As fuel, the furnace can be fed by carbonised biomass, such as sugarcane bagasse and eucalyptus. Both are transformed into briquettes (small compact blocks) and deposited in the furnace, generating green pig iron. The furnace also allows the use of thermal coal itself as fuel. In this first instance, fossil fuels will be used to evaluate the performance of the plant, Vale explained.
Leonardo Caputo, Tecnored’s CEO, said: “Gradually, we are going to replace coal with carbonised biomass until we reach the goal of 100% biomass.”
The flexibility in the use of fuels in the furnace allows operating costs to be reduced by up to 15% compared with a traditional blast furnace, Vale claims.

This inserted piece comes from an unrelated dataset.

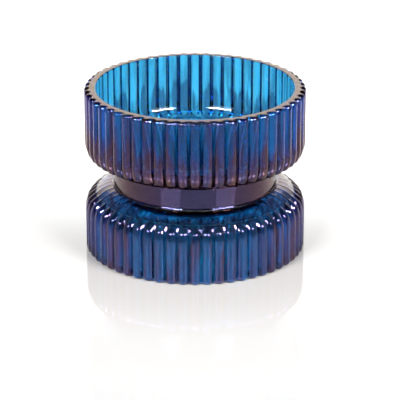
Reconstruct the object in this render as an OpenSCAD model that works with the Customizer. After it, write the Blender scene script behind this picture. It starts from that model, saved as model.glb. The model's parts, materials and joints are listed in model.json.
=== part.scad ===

Developed over the last 35 years, Tecnored’s technology also eliminates the coke furnaces and sintering processes: stages prior to the production of steel in the steel mill that are intensive in their greenhouse gas (GHG) emissions. This also reduces capital costs by up to 15%, according to Vale.
In addition, the plant is self-sustaining in terms of energy efficiency, with all the process gas reused and a portion used for energy co-generation, the company said. The slag by-product can be used as raw material in the cement industry.
Currently, Vale maintains a demonstration plant of this technology in Pindamonhangaba, with a rated capacity of 75,000 t/y, where tests were carried out to develop the technology and technical and economic feasibility.
Tecnored’s commercial plant in Marabá is part of Vale’s effort to offer its steelmaking customers technological solutions to help decarbonise their production processes.
In 2020, the company assumed the goal of reducing Scope 3 net emissions by 15% by 2035. Of this total, the company will contribute up to 25% through a high-quality products portfolio and technological solutions, including green pig iron. Today, the steel industry represents 94% of Vale’s Scope 3 emissions.
Vale also announced the goal achieving net zero Scope 1 and 2 emissions by 2050 and, to that end, it is investing between $4-6 billion, as well as committing to recover and protect another 500,000 ha of forest in Brazil.